*EXERCISE*
Write out the listing in full, matching it word for word.

*Structured object records*
************

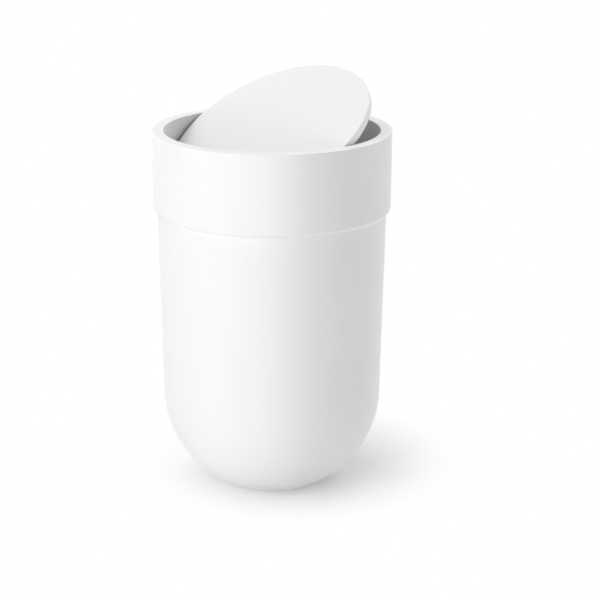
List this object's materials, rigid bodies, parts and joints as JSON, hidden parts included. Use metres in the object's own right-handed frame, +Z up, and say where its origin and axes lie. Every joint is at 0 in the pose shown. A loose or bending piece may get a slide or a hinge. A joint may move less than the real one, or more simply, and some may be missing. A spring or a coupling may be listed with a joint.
{
  "type": "swing-lid waste bin",
  "caption": "Small round white waste bin with a domed foot, a deep lift-off collar and a flat swing lid that turns on a hinge across its middle.",
  "frame": {"origin": "middle of the base, on the surface the bin stands on", "axes": "+Z up along the bin's axis; X along the lid's hinge axis; -Y is the front, the edge of the lid that is pushed down"},
  "size_m": [0.203, 0.203, 0.3608],
  "materials": {
    "bin_plastic": "fine satin moulded plastic, white",
    "collar_plastic": "fine satin moulded plastic, white",
    "lid_plastic": "fine satin moulded plastic, white",
    "bush_acetal": "natural acetal, slightly waxy",
    "pin_steel": "ground steel pin",
    "weight_steel": "zinc-plated steel"
  },
  "bodies": {
    "bin": {"bin_body": "bin_plastic"},
    "collar_ring": {"collar": "collar_plastic", "pivot_bush_left": "bush_acetal", "pivot_bush_right": "bush_acetal"},
    "lid": {"swing_lid": "lid_plastic", "pivot_pin_left": "pin_steel", "pivot_pin_right": "pin_steel", "counterweight": "weight_steel", "weight_cover": "lid_plastic", "cover_screw_back": "weight_steel", "cover_screw_left": "weight_steel", "cover_screw_right": "weight_steel"}
  },
  "joints": [
    {"name": "collar_lift", "type": "slide", "parent": "bin", "child": "collar_ring", "axis": [0, 0, 1], "range_m": [0, 0.06]},
    {"name": "lid_swing", "type": "hinge", "parent": "collar_ring", "child": "lid", "pos_m": [0, 0, 0.31], "axis": [1, 0, 0], "continuous": true}
  ]
}
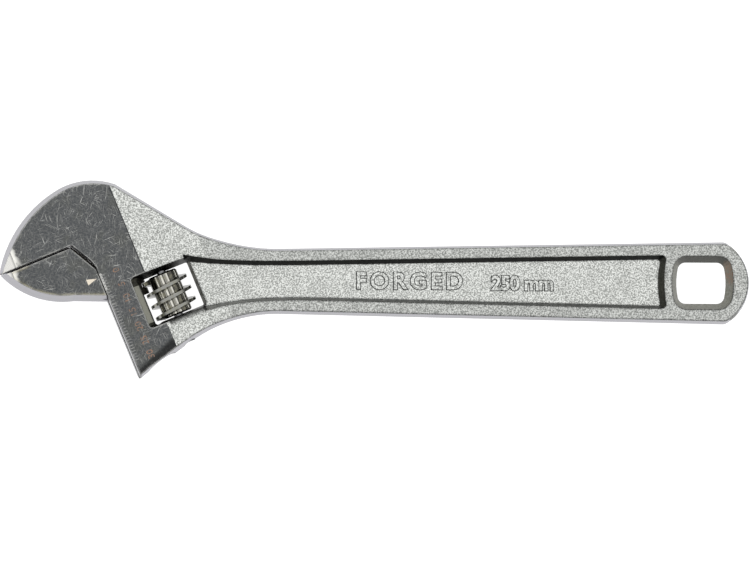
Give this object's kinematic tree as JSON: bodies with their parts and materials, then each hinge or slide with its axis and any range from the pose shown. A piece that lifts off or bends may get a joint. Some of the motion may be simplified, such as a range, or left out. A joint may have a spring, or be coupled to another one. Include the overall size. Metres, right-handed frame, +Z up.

************

*THE COMPLETED TASK*
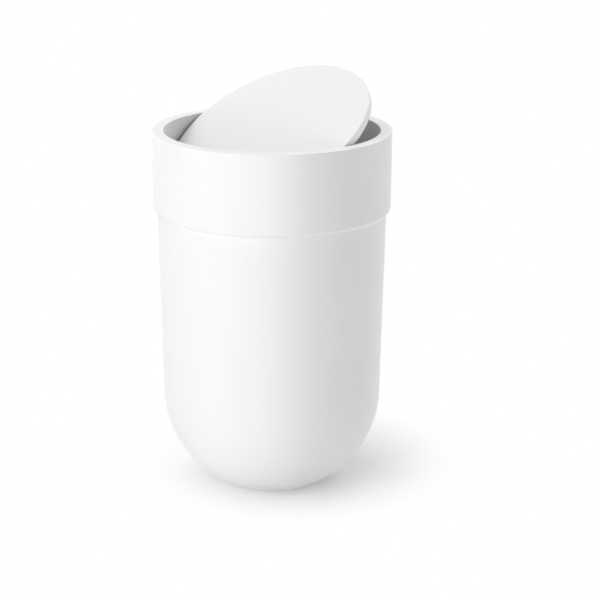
List this object's materials, rigid bodies, parts and joints as JSON, hidden parts included. Use metres in the object's own right-handed frame, +Z up, and say where its origin and axes lie. Every joint is at 0 in the pose shown. A loose or bending piece may get a slide or a hinge. A joint may move less than the real one, or more simply, and some may be missing. A spring or a coupling may be listed with a joint.
{
  "type": "swing-lid waste bin",
  "caption": "Small round white waste bin with a domed foot, a deep lift-off collar and a flat swing lid that turns on a hinge across its middle.",
  "frame": {"origin": "middle of the base, on the surface the bin stands on", "axes": "+Z up along the bin's axis; X along the lid's hinge axis; -Y is the front, the edge of the lid that is pushed down"},
  "size_m": [0.203, 0.203, 0.3608],
  "materials": {
    "bin_plastic": "fine satin moulded plastic, white",
    "collar_plastic": "fine satin moulded plastic, white",
    "lid_plastic": "fine satin moulded plastic, white",
    "bush_acetal": "natural acetal, slightly waxy",
    "pin_steel": "ground steel pin",
    "weight_steel": "zinc-plated steel"
  },
  "bodies": {
    "bin": {"bin_body": "bin_plastic"},
    "collar_ring": {"collar": "collar_plastic", "pivot_bush_left": "bush_acetal", "pivot_bush_right": "bush_acetal"},
    "lid": {"swing_lid": "lid_plastic", "pivot_pin_left": "pin_steel", "pivot_pin_right": "pin_steel", "counterweight": "weight_steel", "weight_cover": "lid_plastic", "cover_screw_back": "weight_steel", "cover_screw_left": "weight_steel", "cover_screw_right": "weight_steel"}
  },
  "joints": [
    {"name": "collar_lift", "type": "slide", "parent": "bin", "child": "collar_ring", "axis": [0, 0, 1], "range_m": [0, 0.06]},
    {"name": "lid_swing", "type": "hinge", "parent": "collar_ring", "child": "lid", "pos_m": [0, 0, 0.31], "axis": [1, 0, 0], "continuous": true}
  ]
}
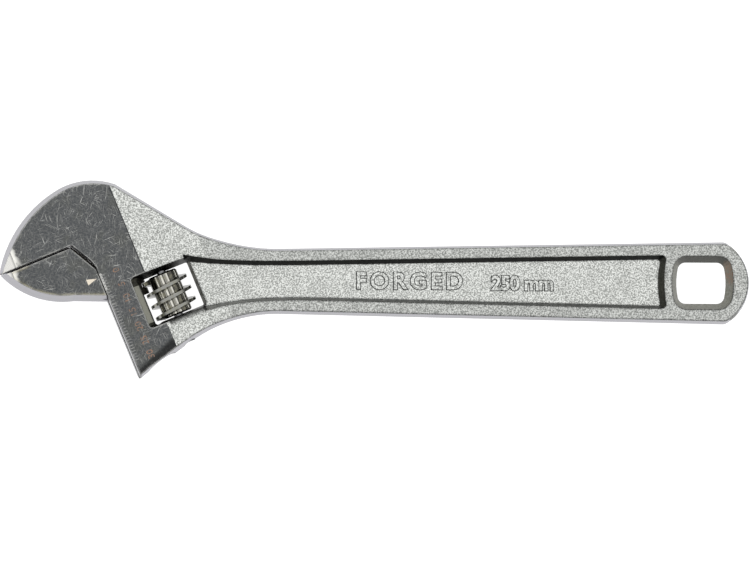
Give this object's kinematic tree as JSON: bodies with their parts and materials, then each hinge or slide with its axis and any range from the pose shown. A piece that lifts off or bends may get a joint. Some of the motion may be simplified, such as a range, or left out. A joint may have a spring, or be coupled to another one. Include the overall size. Metres, right-handed frame, +Z up.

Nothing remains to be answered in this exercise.